Evaluation of the Sustainability of SPWSS in Kenya
The Global Solar-and-Water Initiative (GSWI), funded by the European Civil Protection and Humanitarian Aid Operations (ECHO) and led by IOM, Oxfam and NRC, seeks to promote, advocate for and mainstream the use of solar energy in WASH projects for refugee and IDP camps as well as local communities. This is with the understanding that, for most of these communities, water pumping is dependent on generators powered by fossil fuels. The high cost of fuel coupled with maintenance needs of the generators translates to high recurrent costs, which are passed on to the water consumers.
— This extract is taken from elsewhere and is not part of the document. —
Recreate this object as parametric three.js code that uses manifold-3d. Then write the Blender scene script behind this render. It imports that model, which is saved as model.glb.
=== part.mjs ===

The initiative’s goal is to reduce medium and long term recurrent costs of operating water supply systems by mainstreaming the use of solar energy. It is, however, noted that various factors have contributed to the limited adoption of solar energy as a solution to water pumping. Some of these include: shortage of relevant expertise, limited information, standards and tools required to drive growth and lack of demonstration of benefits of using solar power for water supply.
GSWI commissioned this study to evaluate the sustainability of solar-powered water systems in Kenya. The evaluation was to look at existing solar schemes where different designs, approaches and uses of energy are being applied and document best practices, shortcomings, improvements and recommend models for sustainability of solar water schemes in refugee camps and communities.